Por fin se puso a leer el Diario. Se sorprendió con la lucidez, el estilo, la ironía, el relato. No quería publicarlo; era “algo íntimo”. Decidió preguntar a un grupo de amigos, y uno lo convenció: “El Diario ya no pertenece a Anna, pertenece al mundo.”
En 1947, de su bolsillo, Otto pagó la edición. El costo fue alto: 2 mil 500 florines. Se tiraron mil 500 ejemplares. ¿No se asombraría Ana hasta el llanto con la devoción que su padre tuvo por el cuaderno y que en los primeros tiempos lo llevara todo el día consigo? ¿No se conmovería porque, hasta el último de sus días, es decir, hasta 1980, treinta y cinco años después de su muerte, se dedicaría a proteger el Diario y cuidar su legado, aun a costa de desentenderse de la memoria de su hermana Margot y de su madre Edith? Ana era prácticamente su tema único. Le consagró su vida “al cien por cien”, como dijo su hijastra Eva Schloss. Gracias a Otto y con la ayuda fervorosa de su segunda mujer, la vienesa Elfriede Geiringer, con quien se casó en 1952, consiguió cosas definitivas: el Diario se siguió editando en todo el mundo; en 1957 se creó la Fundación Ana Frank; en 1959 George Stevens filmó la película, y en 1960 se fundó la Casa-Museo en la Casa de Atrás, es decir, en el edificio donde estaba el escondite. Sin embargo Otto no se portó honradamente cuando permitió en los scripts de la obra de teatro y de la película de Stevens que se expusieran hechos falsos contra la imagen de otros del escondite que no estaban escritos en el Diario.

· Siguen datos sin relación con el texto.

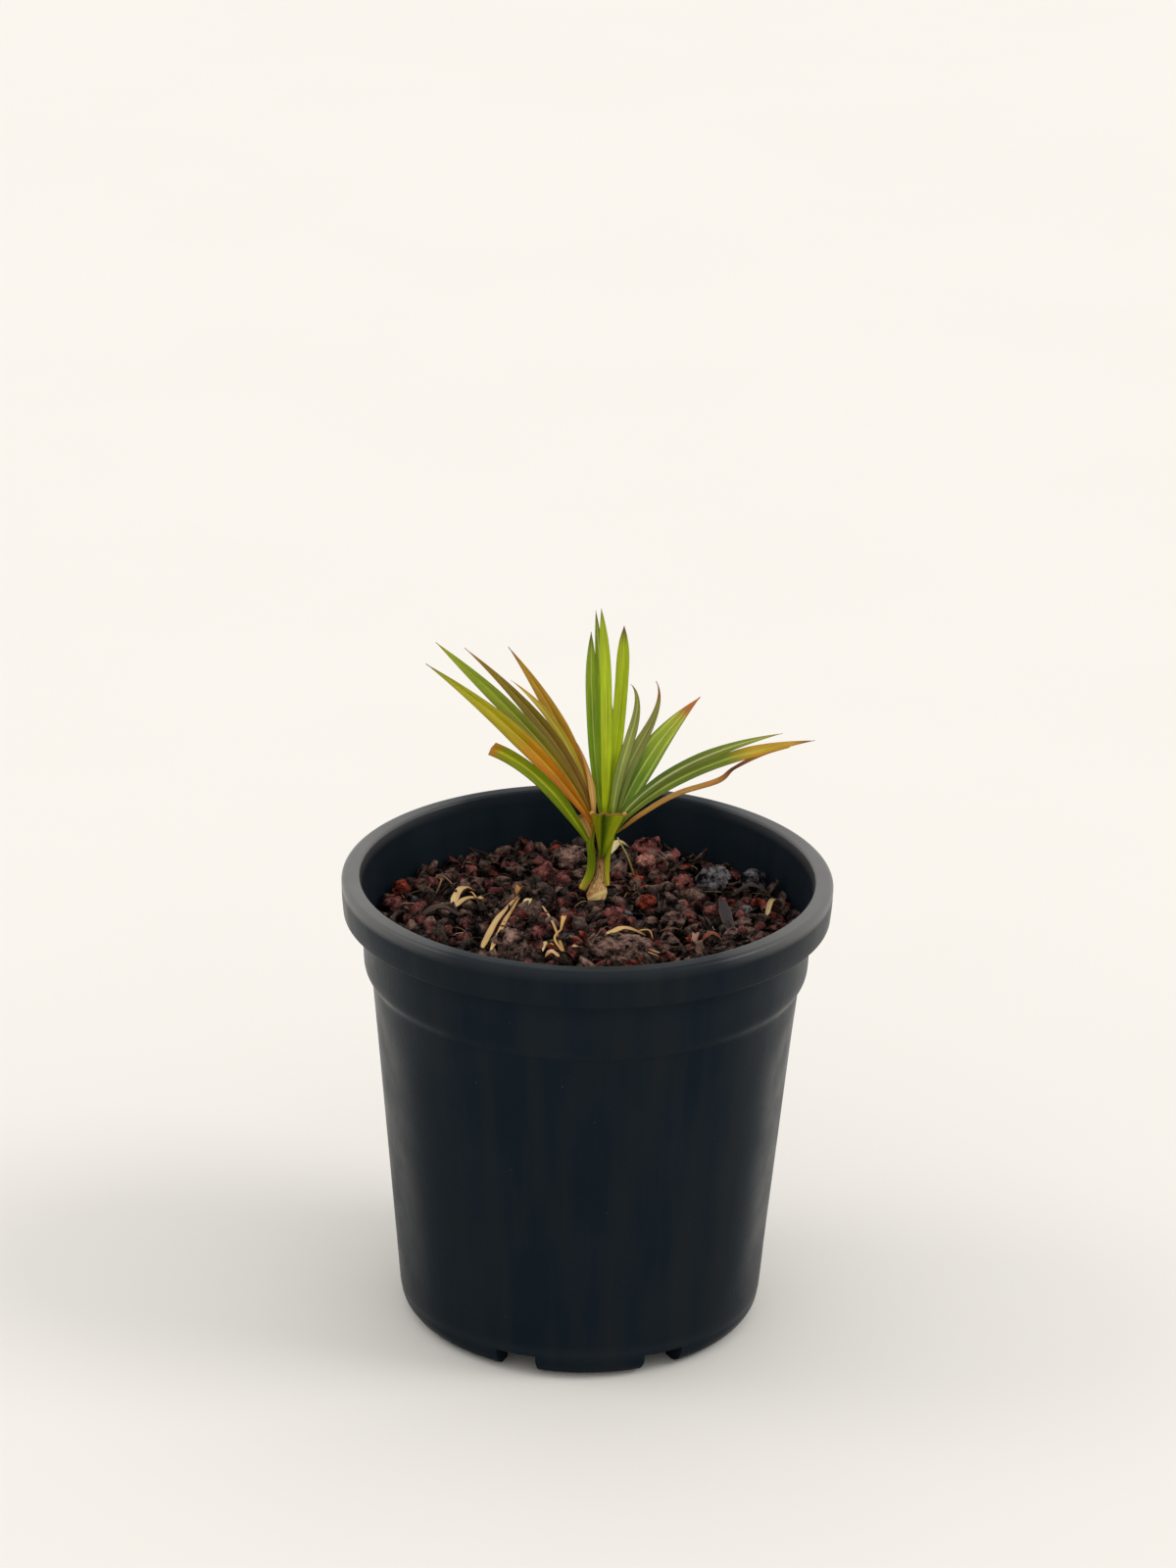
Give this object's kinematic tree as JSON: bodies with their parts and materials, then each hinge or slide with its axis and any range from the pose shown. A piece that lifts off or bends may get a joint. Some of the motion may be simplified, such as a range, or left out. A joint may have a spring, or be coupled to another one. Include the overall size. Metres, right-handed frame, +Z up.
{
  "type": "potted seedling fan palm",
  "caption": "Seedling fan palm with narrow strap leaves in fans, one cut off level, in a round black nursery pot filled with bark and lava mix.",
  "frame": {"origin": "on the pot's axis, at the level of the ground the pot stands on", "axes": "+Z up along the pot's axis; -Y is the side the picture was taken from, +X is its right"},
  "size_m": [0.2, 0.2, 0.294],
  "materials": {
    "pot_plastic": "moulded black polypropylene, fine orange-peel grain",
    "bark_mix": "damp dark bark, coarse and matte",
    "lava_rock": "porous maroon lava chips, matte",
    "stem_tan": "tan fibrous stem base",
    "strap_olive": "pleated leaf, olive green going golden at the foot",
    "strap_green": "pleated leaf, dark green with pale ribs",
    "strap_new": "young pleated leaf, bright yellow-green, soft sheen",
    "strap_cut": "folded leaf with a dry brown cut edge",
    "dry_straw": "dry tan leaf scraps and straws"
  },
  "bodies": {
    "root": {"pot": "pot_plastic", "potting_mix": "bark_mix", "stem_base": "stem_tan", "frond_left": "strap_olive", "frond_right": "strap_green", "frond_centre": "strap_new", "frond_cut": "strap_cut", "folded_straw": "dry_straw", "dry_twig": "dry_straw", "dry_leaf_front": "dry_straw", "curved_straw": "dry_straw", "dark_leaf": "dry_straw", "dry_leaf_left": "dry_straw", "leaning_straw": "dry_straw", "rock_back_right": "lava_rock", "rock_grey_right": "lava_rock", "rock_grey_far_right": "lava_rock", "rock_front_left": "lava_rock", "rock_front": "lava_rock", "rock_mid_right": "lava_rock", "rock_red_near": "lava_rock", "rock_red_front": "lava_rock", "rock_back_left": "lava_rock", "rock_red_left": "lava_rock", "rock_red_right": "lava_rock", "rock_pink": "lava_rock", "rock_brown_front": "lava_rock", "rock_red_wall": "lava_rock"}
  },
  "joints": []
}
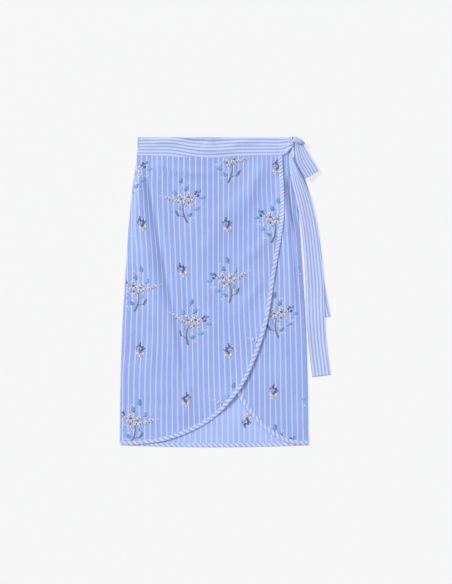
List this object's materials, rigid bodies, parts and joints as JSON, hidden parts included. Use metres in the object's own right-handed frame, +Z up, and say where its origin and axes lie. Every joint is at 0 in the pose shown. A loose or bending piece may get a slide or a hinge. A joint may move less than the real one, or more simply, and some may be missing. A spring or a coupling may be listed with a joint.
{
  "type": "wrap skirt",
  "caption": "Knee-length wrap skirt laid flat, with a curved overlap, bound edges, and a sash tied in a half bow at one end of the waistband.",
  "frame": {"origin": "bottom centre of the bounding box, on the surface that the skirt lies on", "axes": "+Y from the hem to the waist, +Z up out of the cloth, +X from the overlap's side seam to the sash"},
  "size_m": [0.5112, 0.7514, 0.0185],
  "materials": {
    "striped_cloth": "matt",
    "narrow_striped_cloth": "matt"
  },
  "bodies": {
    "root": {"back_panel": "striped_cloth", "underlap": "striped_cloth", "overlap": "striped_cloth", "back_hem_binding": "narrow_striped_cloth", "underlap_binding": "narrow_striped_cloth", "overlap_binding": "narrow_striped_cloth", "waistband_back": "narrow_striped_cloth", "waistband_under": "narrow_striped_cloth", "waistband_front": "narrow_striped_cloth", "tie_knot": "narrow_striped_cloth", "tie_loop": "narrow_striped_cloth", "tie_tail_long": "narrow_striped_cloth", "tie_tail_short": "narrow_striped_cloth"}
  },
  "joints": []
}
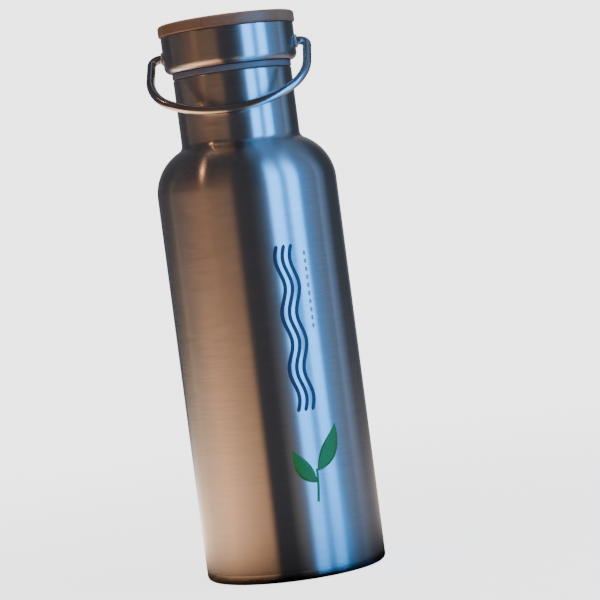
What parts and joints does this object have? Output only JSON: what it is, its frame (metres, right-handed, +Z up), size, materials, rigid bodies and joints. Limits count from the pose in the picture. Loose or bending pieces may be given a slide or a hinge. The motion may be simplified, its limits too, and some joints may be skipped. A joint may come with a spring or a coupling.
{
  "type": "insulated steel water bottle",
  "caption": "Double-wall steel water bottle with a screw lid topped by a bamboo disc and a round-wire bail handle that swings over the lid.",
  "frame": {"origin": "centre of the base, on the surface that the bottle stands on", "axes": "+Z up along the bottle's axis, -Y towards the front where the bail hangs, +X along the bail's pivot axis to the right"},
  "size_m": [0.073, 0.073, 0.225],
  "materials": {
    "brushed_steel": "satin, brushed round the axis",
    "plain_steel": "plain, electropolished",
    "wire_steel": "polished drawn wire",
    "bamboo": "sanded, oiled matt",
    "silicone": "matt light grey",
    "core_plastic": "moulded, fine matt",
    "bush_plastic": "moulded, smooth",
    "insulating_foam": "open cell foam",
    "getter_metal": "pressed powder",
    "seal_glass": "melted glass bead"
  },
  "bodies": {
    "bottle": {"outer_shell": "brushed_steel", "outer_bottom": "brushed_steel", "base_cover": "plain_steel", "port_seal_bead": "seal_glass", "inner_flask": "plain_steel", "inner_bottom": "plain_steel", "getter_holder": "plain_steel", "getter_pellet": "getter_metal"},
    "seal": {"gasket": "silicone"},
    "lid": {"lid_shell": "brushed_steel", "lid_core": "core_plastic", "foam_insert": "insulating_foam", "plug_plate": "plain_steel", "bamboo_disc": "bamboo", "bail_bush_left": "bush_plastic", "bail_bush_right": "bush_plastic"},
    "bail": {"bail_handle": "wire_steel"}
  },
  "joints": [
    {"name": "lid_rise", "type": "slide", "parent": "bottle", "child": "seal", "axis": [0, 0, 1], "range_m": [0, 0.016]},
    {"name": "lid_turn", "type": "hinge", "parent": "seal", "child": "lid", "pos_m": [0, 0, 0.2122], "axis": [0, 0, 1], "range_deg": [0, 720]},
    {"name": "bail_swing", "type": "hinge", "parent": "lid", "child": "bail", "pos_m": [0, 0, 0.21231], "axis": [-1, 0, 0], "range_deg": [0, 266.8]}
  ],
  "couplings": [
    {"joint": "lid_rise", "follows": "lid_turn", "m_per_rad": 0.0012732}
  ]
}
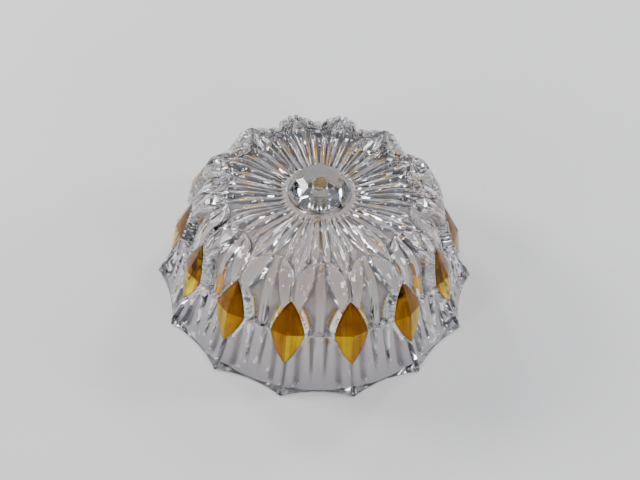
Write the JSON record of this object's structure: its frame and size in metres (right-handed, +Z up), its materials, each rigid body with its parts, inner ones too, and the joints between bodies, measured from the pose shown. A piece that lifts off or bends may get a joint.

En el siglo XX, el siglo de la infamia, muchos gobiernos han sido grandes escuelas de odio; ninguno mayor que el nazismo. Hay que pensar en las decenas de millones de muertos, desaparecidos, mutilados, heridos, deportados y familias destruidas que dejó la segunda guerra mundial, una guerra provocada por ellos. Un horror que rebasa todo entendimiento.